Google wants to put a stop to shady sites inserting fake entries in Chrome's history list.
Written by Catalin Cimpanu, Contributor

Google engineers are currently working on a Chrome browser update that will block malicious websites from hijacking the browser's history and, indirectly, the Back button.

The issue at hand is a well-known tactic often seen employed by many shady sites across the Internet. A user would visit a website, then he'd accidentally click or tap on an ad, and be taken to a new page.

But when the user presses the Back button to go back to the previous page, the browser just reloads the same page over and over again, keeping the user trapped on the ad page.

Under the hood, this happens because malicious sites will perform tens of "redirects" toward the same URL, effectively poisoning the browser history with the same link, and rendering the Back button useless.

In another tactic, even if websites don't hijack the user from his normal web navigation, they secretly insert ad pages inside the browser history list. When the user goes back to a previous page, he lands on an ad page instead, without ever having visited that particular URL.

But, recent source code updates [1, 2, 3] to the Chromium project, the open-source browser engine behind the Chrome browser, reveal that Google engineers are planning to crack down on this type of abusive behavior.

These code updates will allow Chrome to detect when browser history entries have been generated by user interaction, or by an automated method.
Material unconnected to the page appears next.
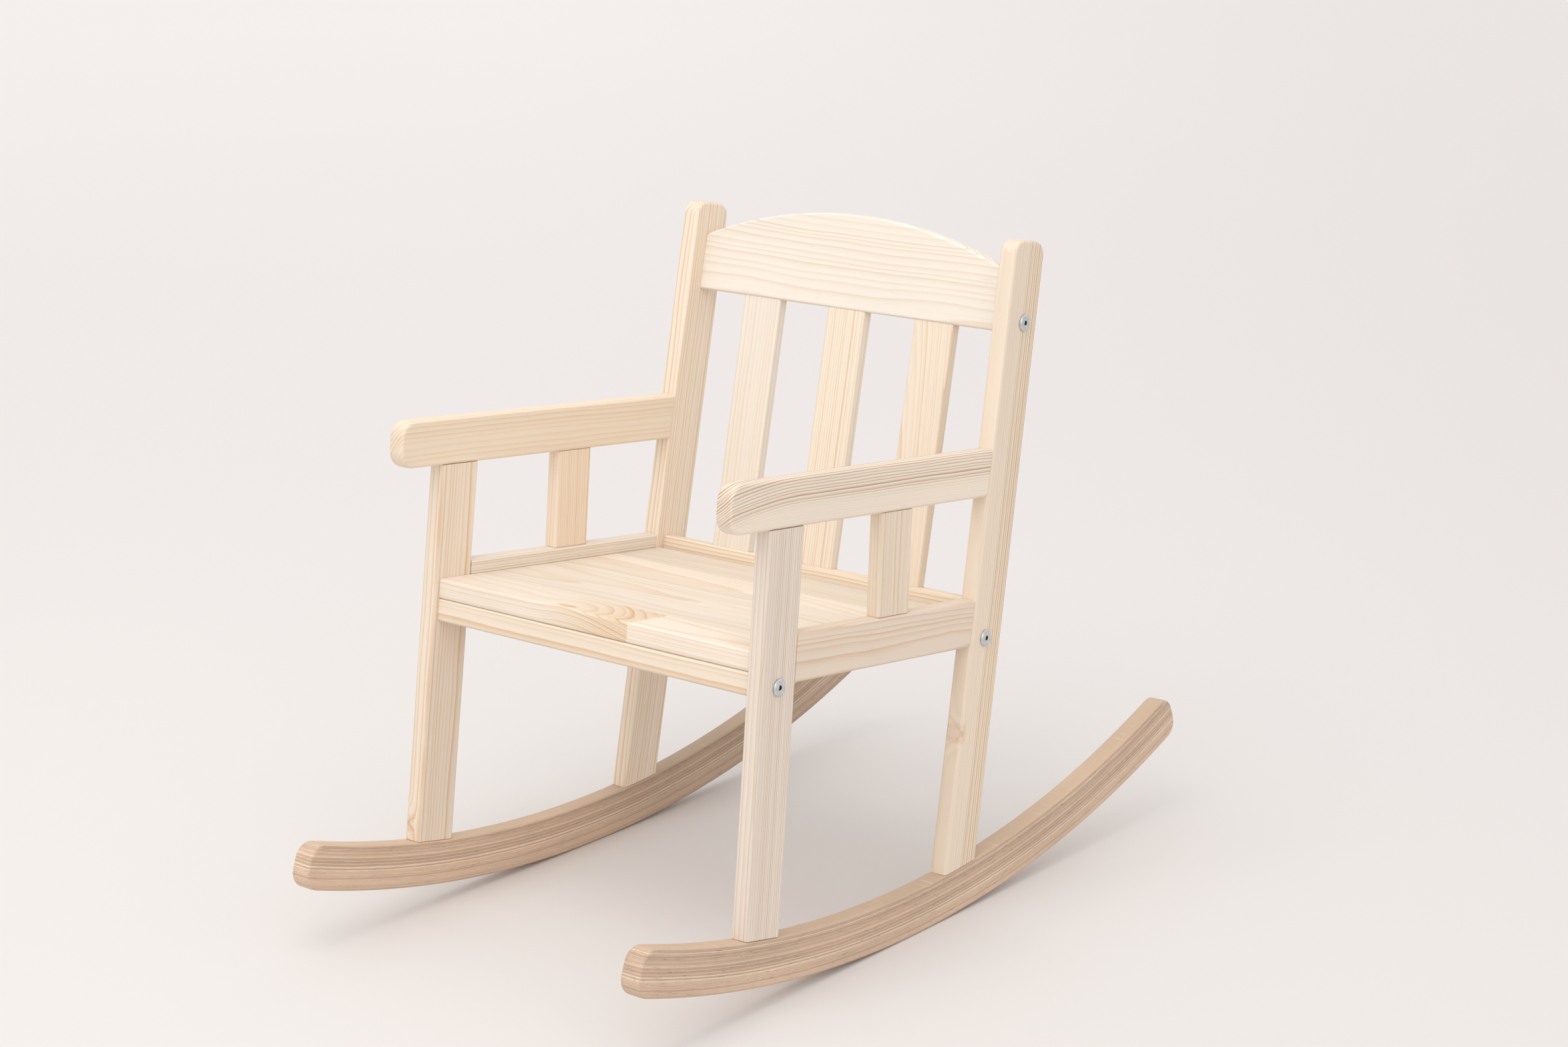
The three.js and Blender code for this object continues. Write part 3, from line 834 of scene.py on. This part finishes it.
def bent_ply(name, seed, front_tone, rear_tone_and_painted_shade):
    """Laminated rocker: thin veneers that follow the arc, seen edge-on from the sides. The colour
    goes from the front tone at the front to the rear tone at the rear; a rear tone below the front
    tone is painted shade, for the seat's shadow on the rocker's rear."""
    material, g, shader = new_material(f"ply_{name}")
    x, y, z = g.split(g.object_point())
    mean_radius = 1127.0  # of the arc, so that `along` is in millimetres
    along = g.math("MULTIPLY", g.math("ARCTAN2", y, g.math("MULTIPLY", z, -1.0)), mean_radius)
    depth = g.math("SUBTRACT", g.length(y, z), ROCKER["inner_radius"] / MM)
    at = g.vector("ADD", g.join(x, depth, along), (seed * 37.0, seed * 91.0, seed * 713.0))

    # Veneers of uneven thickness, a little wavy; every few glue lines is a bold one.
    wavy = g.math("MULTIPLY_ADD", g.noise(at, (0.04, 0.04, 0.009), 2.0), 1.6, depth)
    thick = g.noise(g.join(g.math("MULTIPLY", wavy, 0.22), seed, 0.0), (1, 1, 1), 1.0)
    ply = g.math("MULTIPLY_ADD", thick, 2.6, g.math("DIVIDE", wavy, 1.45))
    index = g.math("FLOOR", ply)
    part = g.math("FRACT", ply)
    shade = g.random(g.math("ADD", index, seed))
    bold = g.ramp(g.random(g.math("ADD", index, seed + 70.0)), 0.45, 0.95, 0.12, 1.0)
    layer = g.join(g.math("MULTIPLY", x, 0.2), g.math("MULTIPLY_ADD", index, 7.3, seed),
                   g.math("MULTIPLY", along, 0.011))
    streak = g.noise(layer, (1, 1, 1), 3.0, 0.6)
    fibre = g.noise(at, (1.2, 2.4, 0.05), 3.0, 0.65)
    dash = g.noise(at, (0.5, 1.7, 0.05), 3.0, 0.6)
    mottle = g.noise(at, (0.5, 1.1, 0.09), 4.0, 0.7)
    fleck = g.ramp(g.noise(at, (0.6, 2.0, 0.10), 1.0), 0.19, 0.27)
    patch = g.noise(at, (0.03, 0.06, 0.008), 2.0)

    tan, brown = (0.665, 0.485, 0.355), (0.43, 0.295, 0.21)
    grey, pale = (0.47, 0.39, 0.32), (0.80, 0.64, 0.50)
    color = g.mix(g.ramp(shade, 0.3, 1.0, 0.0, 0.7), tan, brown)
    color = g.mix(g.math("MULTIPLY", g.ramp(shade, 0.06, 0.16, 1.0, 0.0), 0.6), color, pale)
    color = g.mix(g.ramp(streak, 0.03, 0.32, 0.0, 0.8), color, grey)
    glue = g.ramp(g.math("ABSOLUTE", g.math("SUBTRACT", part, 0.5)), 0.33, 0.48)
    glue = g.math("MULTIPLY", g.math("MULTIPLY", glue, bold), g.ramp(dash, -0.16, 0.12))
    color = g.mix(g.math("MULTIPLY", glue, 0.78), color, (0.20, 0.12, 0.075))

    # The veneer that faces up or down shows its own face grain.
    _, up_y, up_z = g.split(g.node("ShaderNodeTexCoord").outputs["Normal"])
    face = g.ramp(g.length(up_y, up_z), 0.55, 0.9)
    from_middle = g.math("ABSOLUTE", g.math("SUBTRACT", along, 153.0))  # the ends are at 403
    tip = g.math("GREATER_THAN", from_middle, 396.5)
    face = g.math("MULTIPLY", face, g.math("SUBTRACT", 1.0, tip))
    face_color = g.mix(g.ramp(fibre, -0.3, 0.3), (0.665, 0.50, 0.365), (0.575, 0.415, 0.29))
    color = g.mix(face, color, face_color)
    side = g.math("SUBTRACT", 1.0, face)
    # Painted shade: where the rear tone is lower, the rocker darkens towards its rear, for the seat's
    # shadow.
    tone = g.ramp(along, 60.0, 260.0, front_tone, rear_tone_and_painted_shade)
    tone = g.math("MULTIPLY_ADD", fibre, 0.24, tone)
    tone = g.math("MULTIPLY_ADD", g.math("MULTIPLY", fleck, side), -0.6, tone)
    tone = g.math("MULTIPLY_ADD", patch, 0.3, tone)
    tone = g.math("MULTIPLY_ADD", g.math("MULTIPLY", mottle, side), 0.3, tone)
    color = g.shade(color, tone)

    # Pale scratches across the upper face.
    scratch = g.ramp(g.noise(at, (0.03, 0.03, 0.9), 0.0), 0.3, 0.33)
    scratch = g.math("MULTIPLY", g.math("MULTIPLY", scratch, face), 0.45)
    color = g.mix(scratch, color, (0.82, 0.72, 0.62))

    g.put(shader.inputs["Base Color"], color)
    g.put(shader.inputs["Roughness"], g.math("MULTIPLY_ADD", fibre, 0.15, 0.6))
    height = g.math("MULTIPLY_ADD", glue, -0.6, fibre)
    height = g.math("MULTIPLY_ADD", fleck, -0.8, height)
    g.put(shader.inputs["Normal"], bump(g, height, 0.5, 0.0002))
    shader.inputs["Specular IOR Level"].default_value = 0.35
    return material


def beech_dowel():
    material, g, shader = new_material("beech_dowel")
    pore = g.noise(g.object_point(), (0.9, 0.9, 0.9), 3.0, 0.6)
    color = g.mix(g.ramp(pore, -0.3, 0.3), (0.68, 0.5, 0.32), (0.55, 0.37, 0.21))
    g.put(shader.inputs["Base Color"], color)
    g.put(shader.inputs["Roughness"], g.math("MULTIPLY_ADD", pore, 0.2, 0.65))
    g.put(shader.inputs["Normal"], bump(g, pore, 0.3, 0.0001))
    return material


def zinc_plate():
    """Bright zinc plating: faintly cloudy, with fine turning marks and handling scratches."""
    material, g, shader = new_material("zinc_plate")
    at = g.object_point()
    x, y, z = g.split(at)
    radius = g.length(y, z)
    marks = g.noise(g.join(g.math("MULTIPLY", radius, 9.0), x, 0.0), (1, 1, 1), 2.0)
    cloud = g.noise(at, (0.35, 0.35, 0.35), 3.0)
    scratch = g.noise(at, (0.6, 5.0, 0.5), 2.0)
    color = g.mix(g.ramp(cloud, -0.25, 0.25), (0.56, 0.59, 0.62), (0.70, 0.72, 0.74))
    below_face = (BOLT["height"] + FIT) / MM - 0.35
    # Painted shade: the inside of the hex socket is coloured near black, for the shade in the recess.
    socket = g.math("MULTIPLY", g.math("LESS_THAN", radius, 2.6),
                    g.math("LESS_THAN", g.math("ABSOLUTE", x), below_face))
    g.put(shader.inputs["Base Color"], g.mix(socket, color, (0.035, 0.035, 0.04)))
    rough = g.math("MULTIPLY_ADD", cloud, 0.18, 0.3)
    g.put(shader.inputs["Roughness"], g.math("MULTIPLY_ADD", scratch, 0.1, rough))
    g.put(shader.inputs["Normal"], bump(g, marks, 0.12, 0.00005))
    shader.inputs["Metallic"].default_value = 1.0
    return material


# ---- Which board is which ------------------------------------------------------------------------

# Grain, seed, pith, ring width, warp, contrast and tint of each board, then what is special to it.
# The pith is given across the grain, in millimetres of the piece's own frame: for uprights (x, y),
# for boards along X (y, z) and along Y (x, z). The grain of a "z_turned" board swaps x and y.
BOARDS = {
    "left_front_leg": ("z", 1.3, (46, -70), 2.2, 5, 1.3, (0.91, 0.92, 0.98),
                       {"late": (0.57, 0.41, 0.28)}),
    "right_front_leg": ("z_turned", 2.7, (52, -40), 2.4, 5, 1.0, (0.96, 0.95, 0.97),
                        {"knot_y": -5, "knot_z": -240, "knot_size": 3.2}),
    "left_back_post": ("z", 3.6, (34, 150), 3.0, 4, 2.2, (0.94, 0.92, 0.92),
                       {"late": (0.58, 0.36, 0.18), "plain_to": 20, "lined_from": 32,
                        "knot_y": 2, "knot_z": -121, "knot_size": 3.4}),
    "right_back_post": ("z", 4.9, (-44, 80), 2.5, 6, 1.1, (0.99, 0.98, 1.0), {}),
    "left_armrest": ("y", 5.3, (-62, 66), 2.0, 3, 1.8, (0.99, 0.99, 1.02),
                     {"late": (0.47, 0.31, 0.19), "plain_to": -27, "lined_from": -14,
                      "bend": 10, "bend_from": 50}),
    "right_armrest": ("y", 6.1, (60, -64), 3.0, 6, 0.6, (0.97, 0.95, 0.93), {}),
    "left_side_rail": ("y", 7.7, (-46, -38), 2.7, 8, 0.75, (0.90, 0.87, 0.88), {"tilt": 2.5}),
    "right_side_rail": ("y", 8.2, (40, -60), 2.2, 7, 1.0, (0.97, 0.99, 1.05),
                        {"late": (0.56, 0.42, 0.29)}),
    "left_arm_baluster": ("z", 9.4, (-50, 50), 2.2, 5, 0.7, (0.92, 0.90, 0.90), {}),
    "right_arm_baluster": ("z", 10.6, (50, -50), 2.2, 6, 1.0, (1.0, 0.97, 0.96), {}),
    "front_rail": ("x", 11.2, (-34, -70), 4.2, 4, 0.95, (0.96, 0.95, 0.96), {}),
    "back_rail": ("x", 12.8, (60, -60), 3.2, 8, 1.0, (0.99, 0.99, 1.0), {}),
    "crest_rail": ("x", 13.5, (62, 236), 4.2, 12, 0.6, (0.97, 1.03, 1.13), {"tilt": 1.5}),
    "back_slat_right": ("z", 14.1, (-60, 70), 2.8, 4, 0.5, (0.95, 0.99, 1.07), {}),
    "back_slat_middle": ("z", 15.9, (62, 24), 2.6, 3, 0.95, (0.98, 1.0, 1.04), {}),
    "back_slat_left": ("z", 16.4, (-26, 34), 2.2, 4, 0.65, (0.95, 0.95, 0.97), {"tilt": -4}),
}

materials = {name: pine(name, *numbers, **special) for name, (*numbers, special) in BOARDS.items()}
materials["seat_panel"] = pine_panel("seat_panel", 17.6, (0.94, 0.95, 0.99))
materials["left_rocker"] = bent_ply("left", 2.0, 0.95, 0.95)
# The right rocker darkens towards its rear: painted shade for the seat's shadow on it.
materials["right_rocker"] = bent_ply("right", 5.0, 1.04, 0.78)
zinc = zinc_plate()
beech = beech_dowel()
for side_name, side_sign in SIDES.items():
    build_side(side_name, side_sign, materials)
build_cross_members(materials)
build_bolts(zinc)
for node_name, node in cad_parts.items():
    if node.hide_render:
        continue
    node.data.materials.clear()
    node.data.materials.append(zinc if "nut" in node_name else beech)


# ---- Floor, light and camera ---------------------------------------------------------------------

LAMP = (1.0, 0.985, 0.965)  # colour of the studio lights


def build_floor():
    """A level sheet of pale paper that runs far past the picture. Painted light: it greys a little to
    the right and lightens with distance, standing in for light that falls off away from the lamps.
    """
    reach = 40.0
    bm = bmesh.new()
    bm.faces.new([bm.verts.new((x, y, 0.0)) for x, y in ((-reach, -reach), (reach, -reach),
                                                         (reach, reach), (-reach, reach))])
    mesh = bpy.data.meshes.new("studio_floor")
    bm.to_mesh(mesh)
    bm.free()
    floor = bpy.data.objects.new("studio_floor", mesh)
    bpy.context.scene.collection.objects.link(floor)
    floor.rotation_euler.z = 39 * DEG
    material, g, shader = new_material("studio_paper")
    at = g.node("ShaderNodeTexCoord").outputs["Object"]
    across, depth, _ = g.split(at)
    cloud = g.noise(at, (0.5, 0.5, 0.5), 2.0)
    # Painted light: greyer towards the right, for light that comes more from the left.
    paper = g.mix(g.ramp(across, -1.0, 2.6), (0.765, 0.735, 0.72), (0.69, 0.665, 0.655))
    # Painted light: lighter with distance, making up for the lamps lighting the floor near the chair
    # more; the cloud is the paper's own mottling.
    tone = g.math("MULTIPLY_ADD", cloud, 0.02, g.ramp(depth, -2.0, 9.0, 0.97, 1.06))
    g.put(shader.inputs["Base Color"], g.shade(paper, tone))
    shader.inputs["Roughness"].default_value = 0.9
    shader.inputs["Specular IOR Level"].default_value = 0.1
    floor.data.materials.append(material)


def aim(obj, location, target):
    """Adds an object to the scene, looking at the target."""
    obj.location = location
    obj.rotation_euler = (Vector(target) - Vector(location)).to_track_quat("-Z", "Y").to_euler()
    bpy.context.scene.collection.objects.link(obj)


def add_sky(name, direction, spread, strength):
    """A broad, even light from one direction."""
    light = bpy.data.lights.new(name, "SUN")
    light.energy = strength
    light.angle = spread
    light.color = LAMP
    aim(bpy.data.objects.new(name, light), direction, (0, 0, 0))


def build_light():
    """A white dome, broad lights from high in front and low on the right, and a softbox near the
    top of the chair."""
    world = bpy.data.worlds.new("studio")
    world.use_nodes = True
    g = Graph(world.node_tree)
    background = world.node_tree.nodes["Background"]
    _, _, height = g.split(g.node("ShaderNodeTexCoord").outputs["Generated"])
    g.put(background.inputs["Color"], (1.0, 0.99, 0.985))
    g.put(background.inputs["Strength"], g.ramp(height, 0.0, 1.0, 0.83, 1.0, smooth=False))
    bpy.context.scene.world = world
    add_sky("front", (0.15, -1.5, 2.0), 50 * DEG, 0.50)
    add_sky("right", (1.7, -1.3, 1.2), 55 * DEG, 0.36)

    softbox = bpy.data.lights.new("softbox", "AREA")
    softbox.shape = "DISK"
    softbox.size = 1.2
    softbox.energy = 6
    softbox.color = LAMP
    aim(bpy.data.objects.new("softbox", softbox), (0.1, -0.8, 1.9), (0, 0.1, 0.4))


def build_camera():
    """From the sitter's front left, looking down a little on the seat."""
    azimuth, elevation, roll = 39.03 * DEG, 14.67 * DEG, -0.32 * DEG
    distance = 2.885
    look_at = Vector((0.0129, 0.0232, 0.3377))
    level = math.cos(elevation)
    away = Vector((math.sin(azimuth) * level, -math.cos(azimuth) * level, math.sin(elevation)))
    data = bpy.data.cameras.new("camera")
    data.sensor_width = 36.0
    data.lens = 72.685
    data.clip_end = 100.0
    camera = bpy.data.objects.new("camera", data)
    rotation = away.to_track_quat("Z", "Y").to_matrix().to_4x4() @ turn(roll, "Z")
    camera.matrix_world = Matrix.Translation(look_at + away * distance) @ rotation
    bpy.context.scene.collection.objects.link(camera)
    bpy.context.scene.camera = camera


build_floor()
build_light()
build_camera()
view = bpy.context.scene.view_settings
view.view_transform = "Standard"
view.look = "None"
view.exposure = 0.0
Also: Brave is the default browser on obscure HTC crypto-phone CNET | Microsoft's Edge to morph into a Chromium-based browser TechRepublic

During an initial testing phase, Chrome will only mark and report these fake history entries to Chrome engineers, so they can analyze the various ways Chrome's history is being abused in the wild.

The endgame is to block or skip these "fake history entries" altogether, according to 9to5Google, the Google-centric blog which first spotted these updates.

However, Chrome engineers have told ZDNet that they are treading lightly with this new feature. The reason is that they don't want the implementation to misfire and flag legitimate browser history entries as "Back button hijacks," and later remove them from the browser's history list.

One can easily imagine the public backlash and "censoring" accusations Google would face if this new security feature goes even slightly wrong.

For now, this new feature is at an "under development" phase, but it's expected to land on the chrome://flags page somewhere in Q1 2019.